> Given problem:
Report the number of lines where the string "scene" occurs, and write nothing else.

> Extracted data:
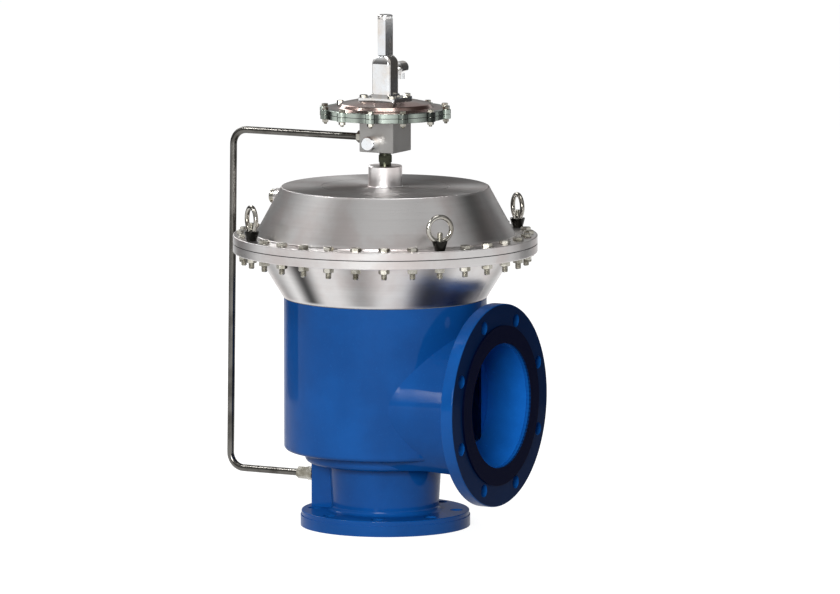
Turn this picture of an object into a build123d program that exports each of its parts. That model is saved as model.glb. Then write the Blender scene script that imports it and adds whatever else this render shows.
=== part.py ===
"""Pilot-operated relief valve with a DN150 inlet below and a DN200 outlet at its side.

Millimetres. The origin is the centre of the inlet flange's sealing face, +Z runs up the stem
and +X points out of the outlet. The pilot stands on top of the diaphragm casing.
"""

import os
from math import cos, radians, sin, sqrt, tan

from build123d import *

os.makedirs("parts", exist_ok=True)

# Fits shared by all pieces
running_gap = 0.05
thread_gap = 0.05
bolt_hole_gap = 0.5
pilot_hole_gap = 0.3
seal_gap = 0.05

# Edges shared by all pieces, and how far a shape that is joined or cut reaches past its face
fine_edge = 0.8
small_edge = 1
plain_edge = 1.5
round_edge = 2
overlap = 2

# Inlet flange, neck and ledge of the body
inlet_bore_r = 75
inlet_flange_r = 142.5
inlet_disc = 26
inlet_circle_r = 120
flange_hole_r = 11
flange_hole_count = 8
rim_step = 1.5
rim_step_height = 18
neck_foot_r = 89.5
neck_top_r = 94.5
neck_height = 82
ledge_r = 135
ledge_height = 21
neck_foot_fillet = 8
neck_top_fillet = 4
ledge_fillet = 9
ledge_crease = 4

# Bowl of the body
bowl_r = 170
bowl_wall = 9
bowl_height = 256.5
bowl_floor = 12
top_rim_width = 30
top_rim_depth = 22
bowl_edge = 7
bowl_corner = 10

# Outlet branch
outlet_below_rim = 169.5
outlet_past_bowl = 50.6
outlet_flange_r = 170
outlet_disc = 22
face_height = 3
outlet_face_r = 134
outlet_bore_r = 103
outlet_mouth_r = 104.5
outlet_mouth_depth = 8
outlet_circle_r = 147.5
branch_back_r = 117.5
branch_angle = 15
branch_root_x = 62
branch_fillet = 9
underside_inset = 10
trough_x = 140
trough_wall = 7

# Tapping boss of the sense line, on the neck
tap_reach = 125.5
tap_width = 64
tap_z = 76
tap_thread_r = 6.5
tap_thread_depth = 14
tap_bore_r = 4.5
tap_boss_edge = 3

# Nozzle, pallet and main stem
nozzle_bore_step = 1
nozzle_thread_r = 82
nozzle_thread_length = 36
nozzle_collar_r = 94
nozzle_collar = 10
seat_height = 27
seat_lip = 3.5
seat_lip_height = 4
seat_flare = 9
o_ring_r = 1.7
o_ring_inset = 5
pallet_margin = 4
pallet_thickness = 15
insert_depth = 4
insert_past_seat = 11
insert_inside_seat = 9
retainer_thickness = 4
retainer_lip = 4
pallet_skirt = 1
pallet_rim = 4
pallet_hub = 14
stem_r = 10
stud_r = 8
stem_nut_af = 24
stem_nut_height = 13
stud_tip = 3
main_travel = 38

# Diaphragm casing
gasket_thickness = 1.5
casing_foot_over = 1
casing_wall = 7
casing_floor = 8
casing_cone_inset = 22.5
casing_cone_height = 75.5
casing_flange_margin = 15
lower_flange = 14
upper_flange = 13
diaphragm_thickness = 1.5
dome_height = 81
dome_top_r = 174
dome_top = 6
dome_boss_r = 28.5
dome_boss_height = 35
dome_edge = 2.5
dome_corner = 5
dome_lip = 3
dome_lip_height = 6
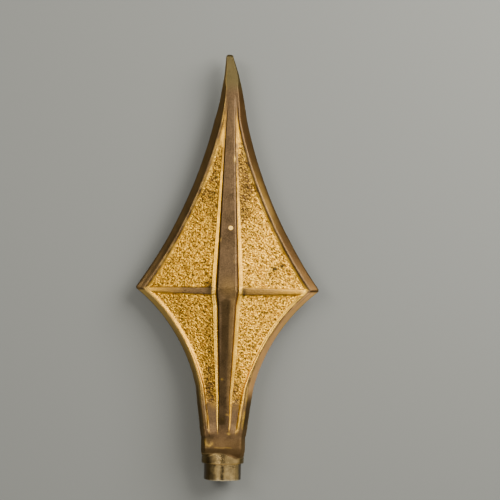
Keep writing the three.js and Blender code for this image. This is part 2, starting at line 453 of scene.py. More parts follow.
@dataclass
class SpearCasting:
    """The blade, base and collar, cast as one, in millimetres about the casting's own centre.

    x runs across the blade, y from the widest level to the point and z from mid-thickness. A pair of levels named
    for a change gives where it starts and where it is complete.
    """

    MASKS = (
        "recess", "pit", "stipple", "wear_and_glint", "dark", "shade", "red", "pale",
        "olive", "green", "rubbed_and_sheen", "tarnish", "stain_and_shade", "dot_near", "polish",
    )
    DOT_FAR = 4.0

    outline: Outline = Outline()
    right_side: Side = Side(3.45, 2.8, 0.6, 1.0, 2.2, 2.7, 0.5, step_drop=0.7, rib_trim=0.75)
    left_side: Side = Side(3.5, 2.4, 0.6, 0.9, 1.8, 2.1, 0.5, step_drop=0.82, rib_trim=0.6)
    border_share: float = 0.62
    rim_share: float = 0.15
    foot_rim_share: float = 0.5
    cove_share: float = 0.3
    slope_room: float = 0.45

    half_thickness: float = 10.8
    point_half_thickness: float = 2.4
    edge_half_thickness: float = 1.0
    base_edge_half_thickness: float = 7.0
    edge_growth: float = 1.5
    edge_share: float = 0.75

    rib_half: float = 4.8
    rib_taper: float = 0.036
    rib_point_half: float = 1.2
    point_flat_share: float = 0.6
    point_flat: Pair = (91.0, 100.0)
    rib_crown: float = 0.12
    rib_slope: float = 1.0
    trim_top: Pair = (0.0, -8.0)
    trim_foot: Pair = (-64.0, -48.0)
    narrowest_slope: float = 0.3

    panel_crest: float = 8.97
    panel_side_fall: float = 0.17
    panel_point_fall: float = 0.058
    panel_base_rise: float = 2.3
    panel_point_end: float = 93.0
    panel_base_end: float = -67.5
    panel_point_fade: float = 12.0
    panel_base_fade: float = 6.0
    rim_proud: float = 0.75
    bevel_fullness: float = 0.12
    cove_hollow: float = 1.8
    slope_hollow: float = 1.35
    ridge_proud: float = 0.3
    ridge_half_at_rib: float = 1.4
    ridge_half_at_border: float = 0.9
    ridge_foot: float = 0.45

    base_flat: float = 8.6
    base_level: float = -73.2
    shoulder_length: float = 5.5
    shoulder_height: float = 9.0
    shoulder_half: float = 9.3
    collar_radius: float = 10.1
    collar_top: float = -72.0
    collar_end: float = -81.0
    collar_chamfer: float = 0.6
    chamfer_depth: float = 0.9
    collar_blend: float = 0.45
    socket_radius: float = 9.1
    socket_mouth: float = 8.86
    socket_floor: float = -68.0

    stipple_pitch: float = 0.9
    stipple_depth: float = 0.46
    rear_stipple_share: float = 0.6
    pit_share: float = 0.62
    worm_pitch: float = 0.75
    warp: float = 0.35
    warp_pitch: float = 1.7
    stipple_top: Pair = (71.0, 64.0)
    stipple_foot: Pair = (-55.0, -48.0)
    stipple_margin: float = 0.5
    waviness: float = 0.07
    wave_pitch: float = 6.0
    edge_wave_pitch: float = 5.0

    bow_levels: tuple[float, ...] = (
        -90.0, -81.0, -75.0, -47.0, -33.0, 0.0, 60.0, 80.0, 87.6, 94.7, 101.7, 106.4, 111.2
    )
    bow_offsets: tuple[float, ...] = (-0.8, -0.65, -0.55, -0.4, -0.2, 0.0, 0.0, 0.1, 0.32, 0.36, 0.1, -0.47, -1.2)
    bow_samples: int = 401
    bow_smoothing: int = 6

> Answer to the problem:
2